* What the task requires
Search the data for the word "that" and copy every line where it occurs.

┄┄┄┄┄┄┄┄┄┄┄┄┄┄┄┄┄┄┄┄

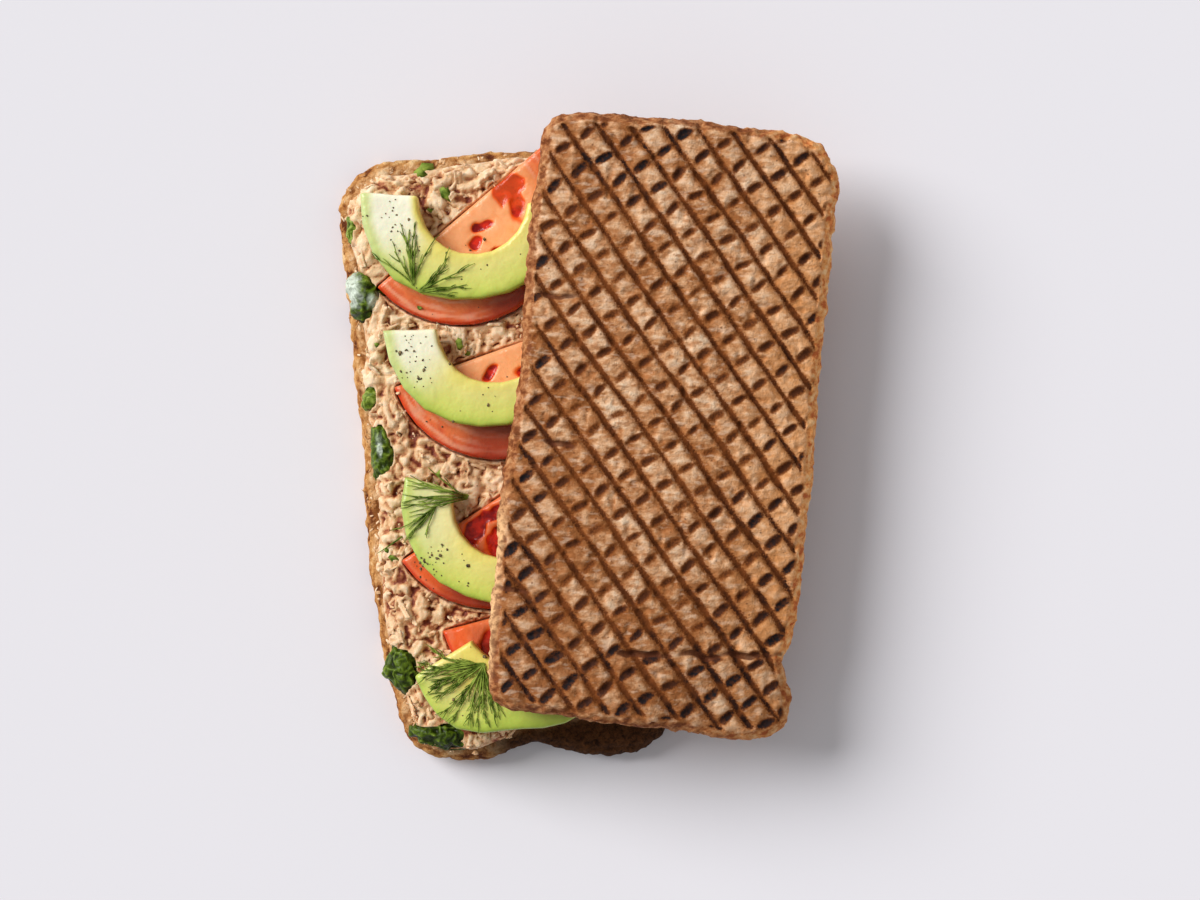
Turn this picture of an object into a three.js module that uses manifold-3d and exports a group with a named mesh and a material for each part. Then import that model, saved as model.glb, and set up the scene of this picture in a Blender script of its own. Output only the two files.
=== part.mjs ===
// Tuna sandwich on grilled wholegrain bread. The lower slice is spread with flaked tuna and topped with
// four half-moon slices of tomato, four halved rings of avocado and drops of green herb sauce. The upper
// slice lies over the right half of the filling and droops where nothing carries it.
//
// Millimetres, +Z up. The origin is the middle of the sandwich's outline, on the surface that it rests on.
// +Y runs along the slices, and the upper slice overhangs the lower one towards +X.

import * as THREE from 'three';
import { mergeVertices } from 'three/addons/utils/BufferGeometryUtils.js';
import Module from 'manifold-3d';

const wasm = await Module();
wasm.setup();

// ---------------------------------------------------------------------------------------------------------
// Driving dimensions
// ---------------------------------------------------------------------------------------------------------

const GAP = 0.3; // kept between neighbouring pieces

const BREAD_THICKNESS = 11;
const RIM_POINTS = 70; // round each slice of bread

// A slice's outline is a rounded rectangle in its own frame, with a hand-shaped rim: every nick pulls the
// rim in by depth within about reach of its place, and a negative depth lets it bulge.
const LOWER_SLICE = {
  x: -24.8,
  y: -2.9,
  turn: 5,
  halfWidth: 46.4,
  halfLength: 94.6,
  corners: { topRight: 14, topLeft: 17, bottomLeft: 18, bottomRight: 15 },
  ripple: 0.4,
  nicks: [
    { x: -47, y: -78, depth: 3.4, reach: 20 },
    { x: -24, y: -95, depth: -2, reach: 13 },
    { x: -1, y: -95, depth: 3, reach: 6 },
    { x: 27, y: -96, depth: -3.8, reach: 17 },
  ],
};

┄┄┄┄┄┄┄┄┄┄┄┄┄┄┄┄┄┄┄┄

* Task result
Turn this picture of an object into a three.js module that uses manifold-3d and exports a group with a named mesh and a material for each part. Then import that model, saved as model.glb, and set up the scene of this picture in a Blender script of its own. Output only the two files.
// Millimetres, +Z up. The origin is the middle of the sandwich's outline, on the surface that it rests on.